O século XIX dava esperanças de que o mundo poderia viver uma paz duradoura. O ambiente de otimismo contaminava a todos a ponto de um personagem do dramaturgo irlandês Oscar Wilde apontar a existência de uma assombrosa estupidez do otimismo. Wilde estava certo. O que se seguiu foi uma sequência de guerras e revoluções que causaram a maior carnificina da humanidade.
Cem anos depois, o fenômeno apontado por Wilde continua a existir. Nem mesmo a sucessão de conflitos ao longo do século XX abateu o otimismo. A certa altura, a existência de um equilíbrio baseado nas bombas nucleares deu a impressão de que não viveríamos embates diretos entre as potências. Os novos tempos seriam de conflitos regionais e indiretos em um xadrez geopolítico. A grande guerra a ser travada seria contra o terrorismo e o crime organizado.
A invasão russa da Ucrânia colocou à prova a ordem mundial. As guerras de conquistas territoriais do passado voltam à cena como um retrocesso civilizatório e com elas, ainda que de forma tênue, a ameaça das armas nucleares. O momento nos leva ao clima na crise dos mísseis soviéticos em Cuba no início dos anos 60. Cabe indagar: onde o Brasil fica nessa história?
“Como país, agimos como coalas, que fecham os olhos na certeza de que o perigo, se existe, deixará de existir”
Há mais de 100 anos, o país, de forma sistemática, olímpica e irresponsável, se esconde por trás da estupidez do otimismo com o intuito de não se envolver com o que ocorre no mundo. Como nação, agimos como os coalas, que fecham os olhos na certeza de que o perigo, se existe, deixará de existir.
O debate eleitoral nos mostra quão distantes estamos dos acontecimentos no mundo. Em meio à corrida eleitoral, as lideranças pouco falam no tema e, definitivamente, não existe uma preocupação por parte da sociedade e da opinião pública a respeito do que pode acontecer conosco. Nem tampouco sobre como podemos nos aproveitar, de forma positiva, do cenário mundial.
Quem trabalha com risco político sabe que o otimismo deve existir, mas não deve prevalecer sem a devida avaliação. Deseja-se sempre o melhor cenário, mas devemos estar preparados para o pior. O Brasil vive aos encontrões com as circunstâncias. Talvez desde o programa do etanol como combustível nenhuma decisão estratégica tenha sido tomada pelas autoridades e cobrada pela sociedade. O biodiesel avançou pouco e jogamos todas as fichas no pré-sal mesmo sem termos a necessária capacidade de refino.

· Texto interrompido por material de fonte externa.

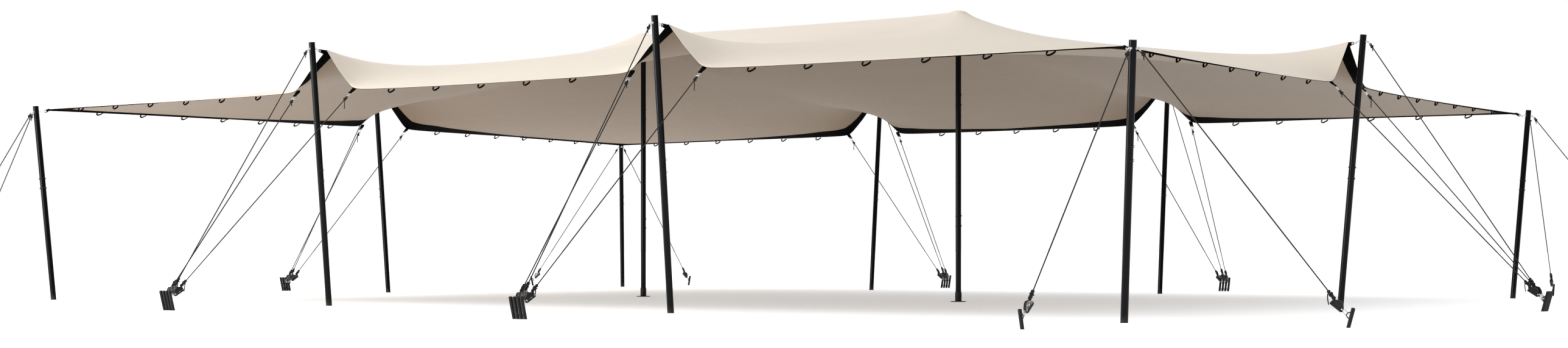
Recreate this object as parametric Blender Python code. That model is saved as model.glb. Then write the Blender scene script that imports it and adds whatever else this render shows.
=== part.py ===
"""Stretch tent on twelve poles, modelled at full size in metres, +Z up.

The origin is on the ground at the middle of the tent. X runs along its length and Y across it,
with the front long side at -Y.
"""
import math

import bmesh
import bpy
import numpy as np
from mathutils import Vector

# Canopy outline, from the middle of the tent
HALF_LENGTH = 7.62
HALF_WIDTH = 5.87
CORNER_TUCK = 0.04
SHORT_SIDE_X = 7.50
END_PEAK_X = 7.49
SIDE_PEAK_Y = 5.83
POLE_SPACING = 2.5
GABLE_HALF = 0.46
EDGE_HOLLOW = 0.07

# Canopy heights
MID_EDGE_Z = 2.45
FOOT_Z = 2.47
CORNER_Z = 2.455
SIDE_PEAK_Z = 2.95
CENTRE_PEAK_Z = 3.61
RIDGE_Z = 3.56
RIDGE_SAG_LONG = 0.29
RIDGE_SAG_SHORT = 0.26
RIDGE_POWER = 2.6
PRESTRESS = 0.02
CANOPY_THICKNESS = 0.012

# Black band under the edge
BAND_WIDTH = 0.13
BAND_MIN_WIDTH = 0.05
BAND_REACH = 1.6
BAND_THICKNESS = 0.004
LINK_RADIUS = 0.006
LINK_LAP = 0.03
CORNER_LINK_CLEARANCE = 0.0006
PEAK_LINK_CLEARANCE = 0.0014

# Poles
POLE_RADIUS = 0.035
CORNER_POLE_LENGTH = 2.5
SIDE_POLE_LENGTH = 3.03
CORNER_FOOT = (7.595, 5.78)
CORNER_LEAN = (0.16, 0.155)
SIDE_FOOT_Y = 5.79
END_FOOT_X = 7.405
SIDE_LEAN = 0.265
LINK_DROP = 0.075
HEAD_RADIUS = 0.11
HEAD_HEIGHT = 0.09
HEAD_RIM = 0.03
PLATE_RADIUS = 0.095
PLATE_THICKNESS = 0.008
COLLAR_HEIGHT = 0.12
COLLAR_WALL = 0.005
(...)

Somos um dos maiores produtores de alimentos do mundo, mas dependemos de fertilizantes. Nossa indústria de defesa, ainda que tenha certa relevância, é tratada como mal necessário, em vez de ser reconhecida como uma necessidade estratégica e produtora de tecnologia. Não produzimos semicondutores nem desenvolvemos capacidade de produção de tecnologia de ponta em muitos setores. Salva-nos a Embrapa, que impulsionou a agricultura.
O que justifica tamanha omissão no pensar e no atuar de forma estratégica? Uma visão egocêntrica de que nada de fora nos afetará — o que chamo de efeito coala — aliada ao sentimento otimista de que no final tudo acabará bem. E, caso não acabe bem, é porque ainda não terminou. O mundo, contudo, não funciona assim. Infelizmente, o que parece ruim pode piorar.